5. Seetag. Wettervorschau: bewölkt, 11 Grad Celsius, Sonnenaufgang: 04.50 Uhr, Sonnenuntergang: 22.53 Uhr, noch ca. 500 Seemeilen (ca. 900 Kilometer) bis Invergordon.

Während wir durch die Orkney-Inseln Schottland näher kommen, tobt ein wilder Sturm bei Windstärke 8 bis 9 mit Sturmböen, schwerer See und Gischt. Das Schiff rollt nicht nur links und rechts, es stampft jetzt auch vor- und rückwärts. Der Klassiker, um seekrank zu werden. Auch ich habe am frühen Morgen ein leichtes flaues Gefühl im Magen, sehe aber keinem Date mit Krankenschwester Doreen entgegen.

Das mitfühlend-bedauernde Personal rät den Passagieren stets, falls sie an Sturmtagen unbedingt aufs Oberdeck wollen, die Aussicht aufs Meer von der Leeseite aus zu genießen. Dem einen Gleichgesinnten, der sich wie ich auf die Luvseite wagt, bläst es prompt die Brille weg.

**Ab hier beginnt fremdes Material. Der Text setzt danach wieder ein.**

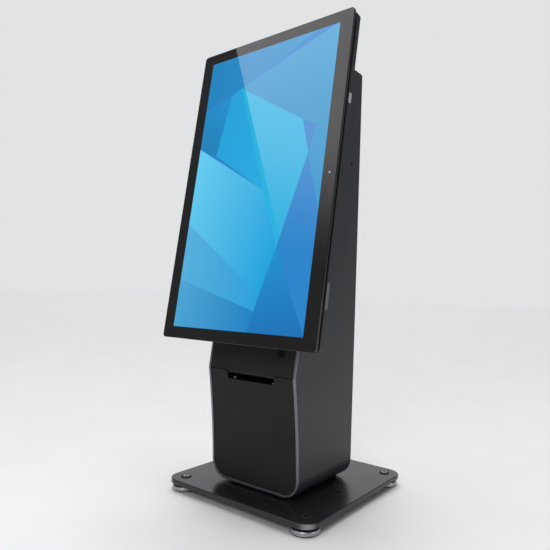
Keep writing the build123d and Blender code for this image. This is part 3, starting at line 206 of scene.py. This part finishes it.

Herumlaufen auf so einem Schiff ist bei Sturm ein surreales Erlebnis. Zwar wird man bei schwerem Seegang auf der luna nicht wild hin und her geschleudert und auch die Teller rutschen nicht unkontrolliert über den Tisch. Und doch merkt man auf Schritt und Tritt, dass einem der Boden unter den Füßen nicht denselben Halt gewährt wie festes Land. Ein unwirkliches Gefühl ist das, wie in 3D, das erhöhte Aufmerksamkeit erfordert.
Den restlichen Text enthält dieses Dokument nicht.